Lavalleja y el resto de los conjurados se embarcaron en Barracas el 11 de abril, en dos lanchones con capacidad para unas 20 personas cada uno, que pertenecían a unos señores de apellido Irigoitia y Sacarello, y se reunieron con sus compañeros el 17 (o madrugada del 18), debido a múltiples inconvenientes entre los que se menciona un terrible temporal. Cruzaron el Uruguay en tres precarias embarcaciones, eludiendo las naves brasileñas, desde la isla a tierra firme la noche del 18 al 19 de abril y desembarcaron en la playa llamada de La Graseada, en el departamento de Soriano, que un embellecimiento posterior bautizó como la «Agraciada»; el sitio era conocido por los lugareños como el «Arenal Grande”.

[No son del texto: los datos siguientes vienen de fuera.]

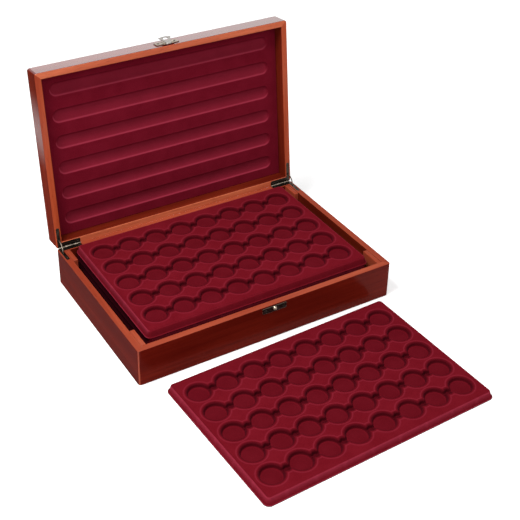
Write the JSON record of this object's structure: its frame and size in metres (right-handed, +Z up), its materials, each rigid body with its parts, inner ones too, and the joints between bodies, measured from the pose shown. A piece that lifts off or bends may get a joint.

En el momento de pisar tierra oriental eran 33 hombres, pero nadie pudo reconstruir exactamente sus identidades. En la playa los esperaban Basilio Araújo y Andrés Cheveste, y más tarde llegaron los hermanos Ruiz con la caballada y otros combatientes dispuestos a sumarse a la empresa. Lavalleja desplegó entonces la bandera tricolor (una de las banderas artiguistas, azul blanca y roja, a la que se había agregado, en la franja central, la leyenda «Libertad o Muerte», y tomó a sus hombres el juramento solemne de luchar por el ideal hasta la muerte. Según recordaba Spikerman, uno de los protagonistas, sus palabras fueron más o menos las siguientes: Amigos, estamos en nuestra Patria. Dios ayudará nuestros esfuerzos y si hemos de morir, moriremos como buenos en nuestra propia tierra ¡Libertad o Muerte!